To mainstream Americans, Emma was known as a demonic “dynamite eating

anarchist”. She toured the States, agitating and lecturing everywhere

she went. She was hounded for much of her life by FBI agents and was

imprisoned in 1893, 1901, 1916, 1918, 1919, and 1921 on charges ranging

from incitement to riot to advocating the use of birth control to

opposition to World War 1.

A self proclaimed anarchist, Leon Czolgosz, assassinated President

William McKinley in 1901 and this event unleashed a massive wave of

anti-anarchist hysteria throughout the States. Emma was blamed for his

action and was forced into hiding for a time. She was deported from the

United States, Holland, France, and was denied entry to many other

countries. None of this daunted her, she began publishing ‘Mother Earth’

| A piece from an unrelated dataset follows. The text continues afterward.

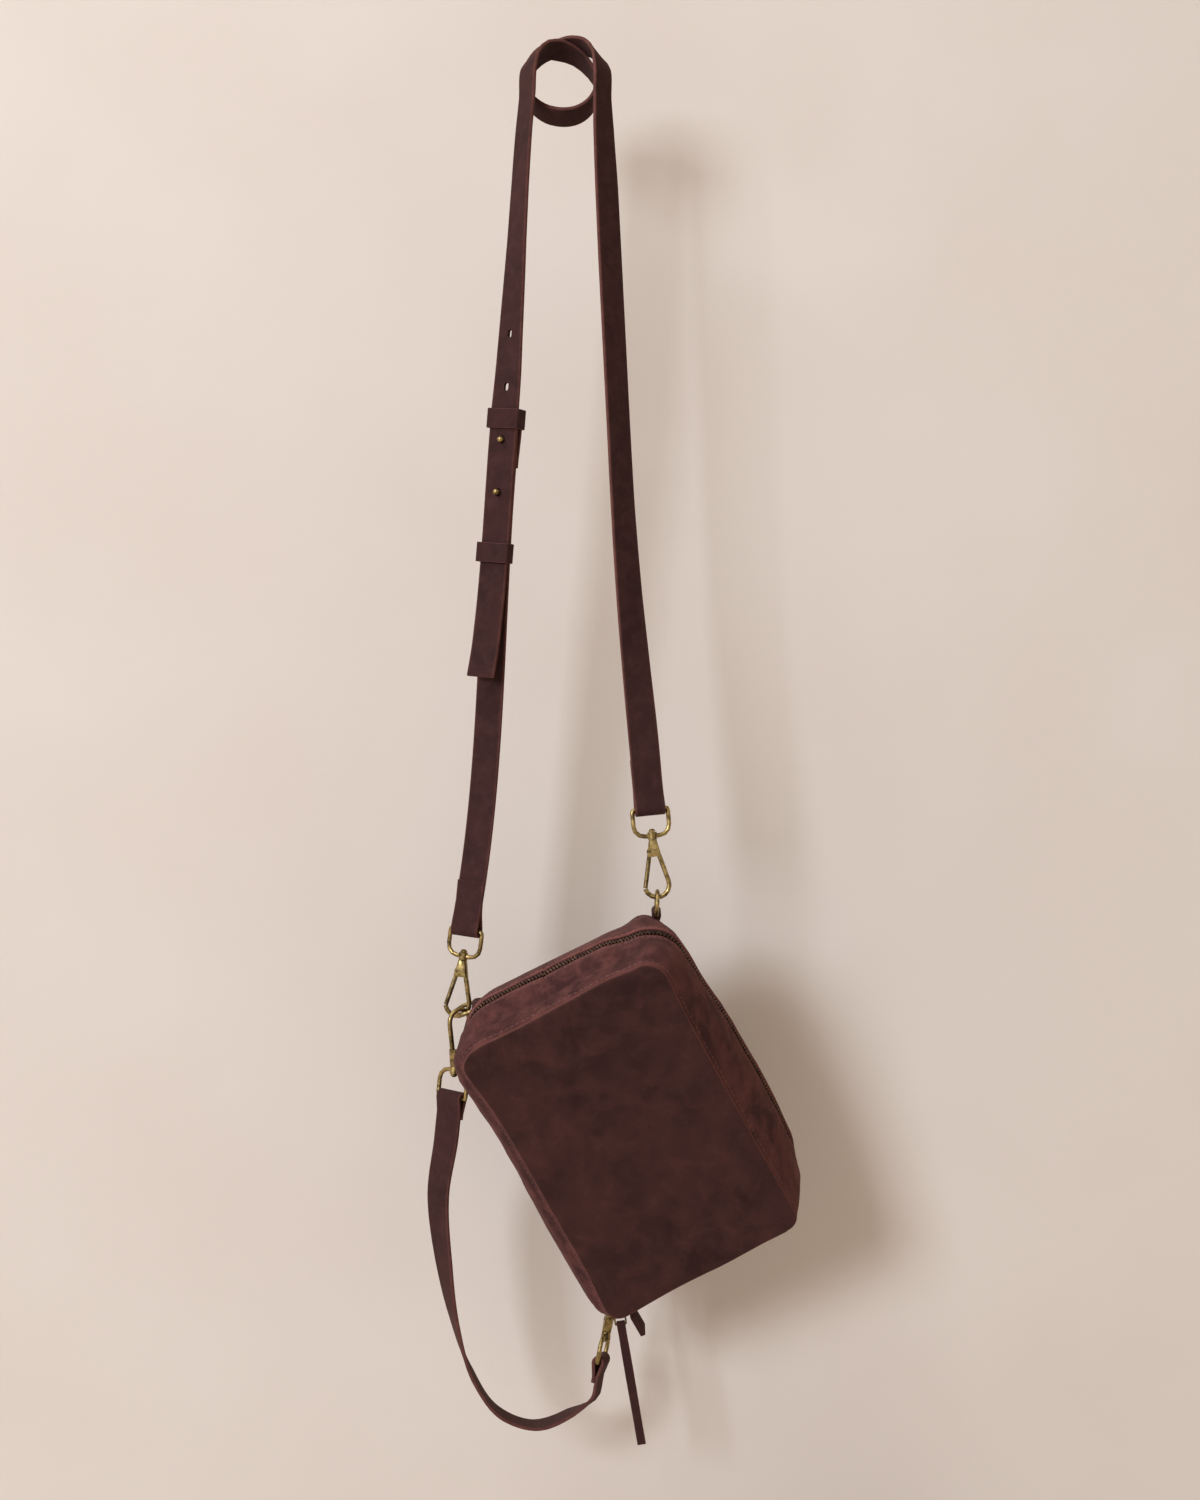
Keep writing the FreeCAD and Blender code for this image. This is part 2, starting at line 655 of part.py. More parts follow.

magazine in 1906 and was very active in the No-Conscription League.

She shared a life long friendship with her political comrade Alexander

Berkman. Both of them were deported from the USA to Russia in 1919. At

first, Emma was excited to see at first hand the revolution she had

fought to bring about all her life. However, it did not take long for

her to realise that the Bolsheviks were not lovers of freedom nor

partisans of workers’ control. What had been created was a massive

dictatorship. The suppression of the Kronstadt rebellion by the

Bolsheviks In 1921 was too much for Emma and Berkman, and they left

Russia in a state of disillusionment.

She spent the next number of years moving from country to country and

writing a long series of articles and two books about her experiences

and struggles. She eventually lived in Britain for many years where she

wrote her autobiography and continued supporting workers’ struggles in

different parts of the world. Suffering from grave illness, Alexander

Berkman committed suicide in 1936. Just a week later an anarchist

inspired revolution erupted in Spain. Over the next three years Emma

committed herself to the support of the anarchists and their fight

against fascism and Stalinism.

Her long and incredible life came to an end in 1940. Only after her

death was she admitted back into America where she was buried in Chicago

near the Haymarket martyrs who had helped to shape her life.